Here’s what usually throws the outfit off:
- Too many formal pieces at once
- A heel that’s too delicate for heavy fabric
- A hem that hits in an awkward place
- An outfit with no soft texture at all
- A bag or top that competes with the shoe
One of the easiest traps is pairing a very polished heel with a very polished outfit and then wondering why it feels like too much. It’s the fashion version of speaking in a raised voice in a quiet room.
Another one: a chunky heel with a stiff, cropped pant can look fine in theory and awkward in motion. The outfit may look okay standing still, but the second you walk, the proportions start to feel off. That’s why I always look at the leg line first, not the shoe alone.
A quick mirror test you can use in under a minute
If you’re standing in front of the mirror wondering whether the outfit is working, run this check.
-
Does the shoe match the mood of the clothes?
A sharp heel with soft clothes usually works. A sharp heel with already-formal clothes needs restraint. -
Is the ankle area clean?
If the hem is bunching, cutting off weirdly, or swallowing the shoe, the look will feel heavier. -
Is there one relaxed element?
A tee, knit, loose blazer, or easy shirt usually keeps heels from feeling too serious. -
Does the fabric weight make sense?
Light heels often look better with lighter fabrics. Heavier clothing can make delicate shoes seem disconnected. -
Would you wear this to coffee, or only to dinner?
If the answer is only dinner, the outfit may be leaning too formal for everyday life.
That last question is the one I trust most. It cuts through all the styling noise.
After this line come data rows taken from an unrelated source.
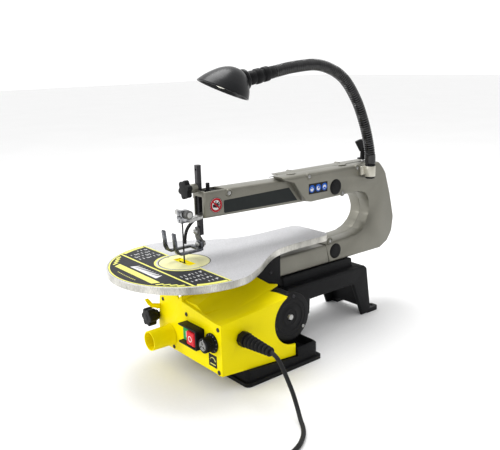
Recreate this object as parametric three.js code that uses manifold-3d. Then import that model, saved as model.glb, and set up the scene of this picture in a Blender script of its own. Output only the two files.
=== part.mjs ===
// Benchtop scroll saw: a C-shaped frame, two rocking arms, a blade, a tilting table and a lamp.
// Units are millimetres, +Z up. The plan below is drawn with the blade at X = 0, Y = 0,
// the operator at -Y and the floor at Z = 0; SHIFT_Y then centres the saw over the origin.
import * as THREE from 'three';
import { mergeVertices } from 'three/addons/utils/BufferGeometryUtils.js';
import Module from 'manifold-3d';

const wasm = await Module();
wasm.setup();

// ---------- driving dimensions ----------
const SHIFT_Y = -177.85;              // moves the middle of the saw's length to Y = 0
const TABLE_TOP = 176;                // height of the table above the floor
const TABLE_R = 127.5;                // radius of the table's front arc
const TABLE_ARC_Y = 7.5;              // centre of that arc
const TABLE_PLATE = 7;                // plate thickness
const TABLE_RIM = 11;                 // rim depth
const TAIL_END = 281;                 // back end of the table
const INSERT_R = 40;
const TILT_Z = 182;                   // height of the table's tilt axis, which runs along Y at X = 0
const QUAD_R = 120.8;                 // radius of the tilt quadrant's slot
const QUAD_LOCK = 28.7;               // where the lock stud sits, degrees left of straight down
const HOUSING_X = 28;                 // half width of the C-frame
const WALL = 5;
const ARM_X = 17;                     // half width of the fixed front arm
const FACE_Y = 33;                    // front face of the arm's head
const PIVOT_Y = 311;
const UPPER_Z = 254;                  // upper rocking pivot
const LOWER_Z = 134.4;                // lower rocking pivot
const LINK_Y = 414;                   // tension rod joining the arms' back ends
const MOTOR_Y = 125.5;
const MOTOR_Z = 79.8;
const CRANK = 4.75;                   // eccentricity, for a 16 mm stroke at the blade
const COVER_FRONT = -20;
const COVER_RIGHT = 118;
const LAMP_X = 36;
const LAMP_Y = 391;
const NECK_R = 9.5;
const BOLT_Z = 198.5;                 // bolt the hold-down fork tilts about
const CORD_D = 6.4;
const CORD_Y = 18.5;
const CORD_Z = 79.5;
const COIL = { x: 350, y: -95, inner: 32, outer: 50, height: 23 };

// ---------- colours ----------
const mats = {};
function mat(name, color, metal, rough) {
  mats[name] = new THREE.MeshStandardMaterial({ name, color, metalness: metal, roughness: rough });
}
mat('silver_paint', 0x9a978a, 0.5, 0.45);
mat('black_paint', 0x1c1f22, 0.1, 0.6);
mat('yellow', 0xf5e400, 0.0, 0.45);
mat('pale_yellow', 0xe9e58a, 0.0, 0.5);
mat('table_metal', 0xb9b9bb, 0.8, 0.4);
mat('steel', 0xc4c6c8, 0.9, 0.3);
mat('dark_steel', 0x3a3b3d, 0.6, 0.45);
mat('black_plastic', 0x16171a, 0.0, 0.55);
mat('red', 0xc0222a, 0.0, 0.4);
mat('green', 0x13723a, 0.0, 0.4);
mat('bulb', 0xe8e6da, 0.0, 0.3);
mat('rubber', 0x141416, 0.0, 0.8);

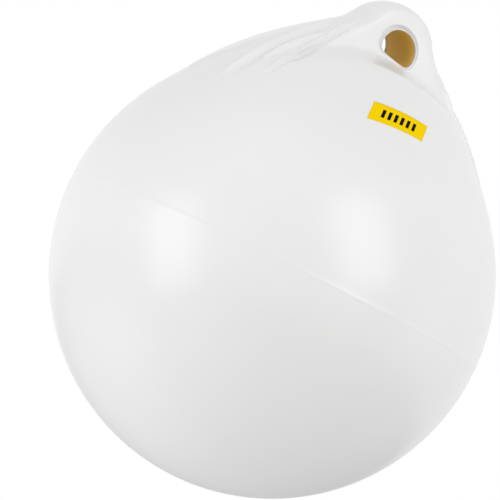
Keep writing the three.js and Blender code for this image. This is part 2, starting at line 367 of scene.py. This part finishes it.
# The eye's mouths: each has a thin lip, and outside it a groove that is wider on one side
mouth = {
    "bore": 35,
    "flat": 10.6,           # from the eye's axis down to the flat side
    "flatTilt": 8,          # degrees that the flat side falls to the right
    "flatLimit": 0.05,      # the least cosine that its reach is worked out with
    "flatShare": 0.65,      # how much of a ring's width shows on the flat side
    "land": 1.2,            # from the lip to the groove's edge on that side
    "corner": 6,
    "lip": 0.65,
    "lipDrop": 1.3,         # from the flank down to the lip where the groove is deepest
    "lipFaint": 0.3,        # its drop where there is no groove, as a share
    "lipEdge": 0.25,
    "groove": 2.9,
    "grooveShift": -1.6,    # of the groove along X
    "grooveEdge": 0.7,
    "grooveWide": 3.4,      # the width at which the groove has its full depth
    "grooveDeepest": 25,    # degrees to the right of its top, where it is deepest
    "grooveFaint": 0.4,     # its depth on the other side, as a share
    "depth": 5.5,
    "floorEnd": 0.92,       # how far across the groove its floor runs, as a share
    "floorSteep": 1.3,      # how many times sooner than its end the floor is at its full depth
    "border": 8,
    "bedGap": 0.15,
}

# How many rings of faces each part of a mouth takes
mouthSteps = {"border": 6, "grooveEdge": 4, "groove": 8, "lipEdge": 3}

# How far the lug's flanks lean in for each millimetre of height
draft = math.tan(math.radians(buoy["lugDraft"]))

# The liner is thinner at its two ends, where it lies inside the lips
liner = {
    "wall": 2.6,
    "neck": 6.5,            # length of each thin end
    "neckWall": 0.3,
    "edge": 0.3,
    "edgeSteps": 6,
    "short": 0.3,           # how far it ends behind the solid's own end
    "paintedEndHighlight": 2.2,         # length of the paler colour painted at each end as a highlight
    "segments": 128,
}
linerEnd = boxOfLiner[1].y - boxOfLiner[1].x * draft - liner["short"]
linerInner = boxOfLiner[1].x - liner["wall"]


def flatReach(angle, drop):
    # How far out a flat side lies that is this far below the eye's axis
    return drop / max(mouth["flatLimit"], -math.cos(angle - math.radians(mouth["flatTilt"])))


def lipReach(angle, grow):
    # How far out a line lies that runs a constant distance outside the bore
    flat = flatReach(angle, mouth["flat"] + mouth["flatShare"] * grow)
    return softLeast(mouth["bore"] / 2 + grow, flat, mouth["corner"])


def grooveReach(angle, grow, shift):
    # The same for the groove's outer edge, whose middle lies a little to the side
    radius = mouth["bore"] / 2 + mouth["lip"] + mouth["groove"] + grow
    aside = shift * math.sin(angle)
    rounded = aside + math.sqrt(radius ** 2 - shift ** 2 + aside ** 2)
    flat = flatReach(angle, mouth["flat"] + mouth["land"] + mouth["flatShare"] * grow)
    return softLeast(rounded, flat, mouth["corner"])


def grooveDepth(angle, shift):
    # The groove's depth as a share of its full one: it runs out where it is narrow
    width = grooveReach(angle, 0, shift) - lipReach(angle, mouth["lip"])
    turned = (1 + math.cos(angle - math.radians(mouth["grooveDeepest"]))) / 2
    faint = mouth["grooveFaint"]
    return min(1, max(0, width / mouth["grooveWide"])) * (faint + (1 - faint) * turned)


def onFlank(angle, reach, sink=0):
    # A point of the mouth in the eye's own place: reach from the axis, and how far out it stands
    return reach, flankDepth(reach * math.sin(angle), reach * math.cos(angle)) - sink


def setOnFlank(point):
    # Moves a point straight along Y on to the skin
    depth = flankDepth(toTheRight(point.x, point.y), point.z)
    return Vector((point.x, math.copysign(depth, point.y), point.z))


def mouthRings(shift):
    # The mouth's rings from outside in, each a function from angle to reach and height
    border, edge = mouth["border"], mouth["grooveEdge"]
    lip, lipEdge = mouth["lip"], mouth["lipEdge"]
    rings = []

    def lipSink(angle):
        faint = mouth["lipFaint"]
        return mouth["lipDrop"] * (faint + (1 - faint) * grooveDepth(angle, shift))

    def outside(grow, sink):
        rings.append(lambda angle: onFlank(
            angle, grooveReach(angle, grow, shift), sink * grooveDepth(angle, shift)))

    def across(share, sink):
        def ring(angle):
            reach = grooveReach(angle, 0, shift) * (1 - share) + lipReach(angle, lip) * share
            return onFlank(angle, reach, sink * grooveDepth(angle, shift))
        rings.append(ring)

    def onLip(grow, sink):
        rings.append(lambda angle: onFlank(angle, lipReach(angle, grow), lipSink(angle) + sink))

    for i in range(1, mouthSteps["border"] + 1):
        outside(border + (edge - border) * i / mouthSteps["border"], 0)
    for grown, left in quarterRound(1, mouthSteps["grooveEdge"]):
        outside(edge * left, edge * grown)
    for i in range(1, mouthSteps["groove"] + 1):
        share = i / mouthSteps["groove"]
        turn = math.pi / 2 * min(1, mouth["floorSteep"] * share)
        across(mouth["floorEnd"] * share, edge + (mouth["depth"] - edge) * math.sin(turn))
    for grown, left in quarterRound(0, mouthSteps["lipEdge"]):
        onLip(lip - lipEdge * grown, lipEdge * left)
    for grown, left in quarterRound(0, mouthSteps["lipEdge"]):
        onLip(lipEdge * left, lipEdge * grown)
    return rings


def cutEye(bm):
    # Cuts both mouths, and joins them by the bed that the liner lies in
    bed = linerEnd + mouth["bedGap"]
    bedRadius = boxOfLiner[1].x + mouth["bedGap"]
    neckRadius = linerInner + liner["neckWall"] + mouth["bedGap"]
    loops = []
    for side in (-1, 1):
        outward = Vector((0, side, 0))
        across = Vector((-side, 0, 0))
        shift = -side * mouth["grooveShift"]
        place = Matrix((across, Vector((0, 0, 1)), outward)).transposed().to_4x4()

        def borderShape(angle, grow):
            return onFlank(angle, grooveReach(angle, grow, shift))

        def inBed(angle, reach, inwards):
            return reach, bed - inwards - draft * reach * math.cos(angle)

        border = {"below": 0, "grow": mouth["border"], "evening": 60, "relaxed": 6, "onSkin": setOnFlank}
        loop = openPatch(bm, place, border, borderShape)
        for ring in mouthRings(shift):
            loop = nextRing(bm, loop, place, ring)
        loop = nextRing(bm, loop, place, lambda angle: inBed(angle, lipReach(angle, 0), 0))
        loop = nextRing(bm, loop, place, lambda angle: inBed(angle, neckRadius, 0))
        loop = nextRing(bm, loop, place, lambda angle: inBed(angle, neckRadius, liner["neck"]))
        loop = nextRing(bm, loop, place, lambda angle: inBed(angle, bedRadius, liner["neck"]))
        loops += loop
    bmesh.ops.bridge_loops(bm, edges=loops)


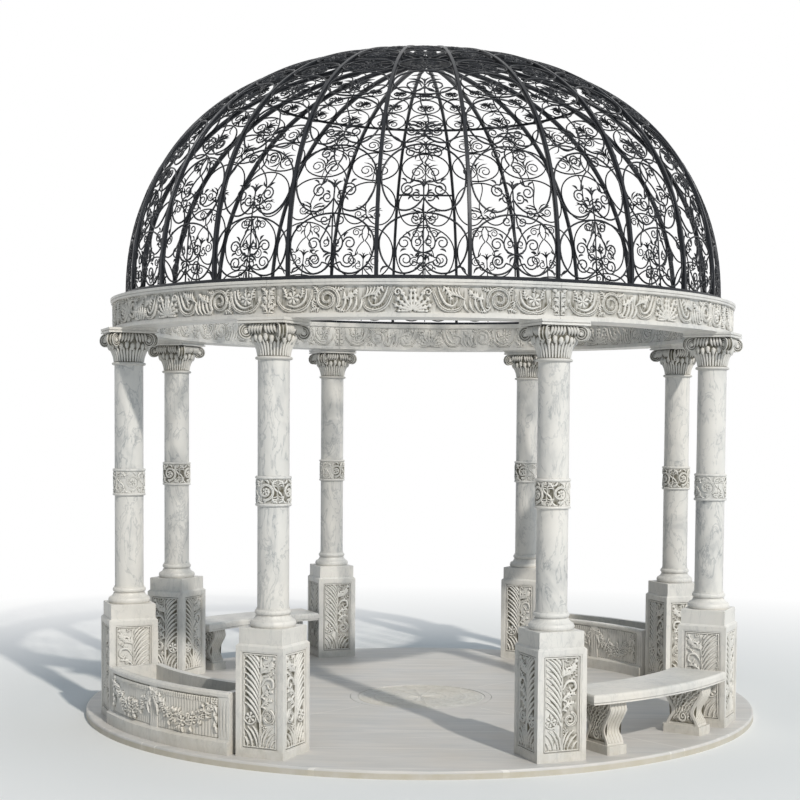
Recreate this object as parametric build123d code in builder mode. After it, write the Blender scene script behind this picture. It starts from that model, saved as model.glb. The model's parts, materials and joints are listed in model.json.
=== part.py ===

Shop the look: the basics that make heels easier to wear
If you want heels outfit ideas that fit a real wardrobe, not a fantasy closet, start here:
- Straight-leg jeans
- Black slingbacks
- A neutral knit
- A simple blazer
- A bias midi skirt
- A clean white tee
- A minimal camisole
- A pointed low heel
These are boring in the best way. They let the shoe do its job without turning the whole outfit into a production. And that’s really the point of a good heel look: not to announce itself, but to quietly make everything else look more finished.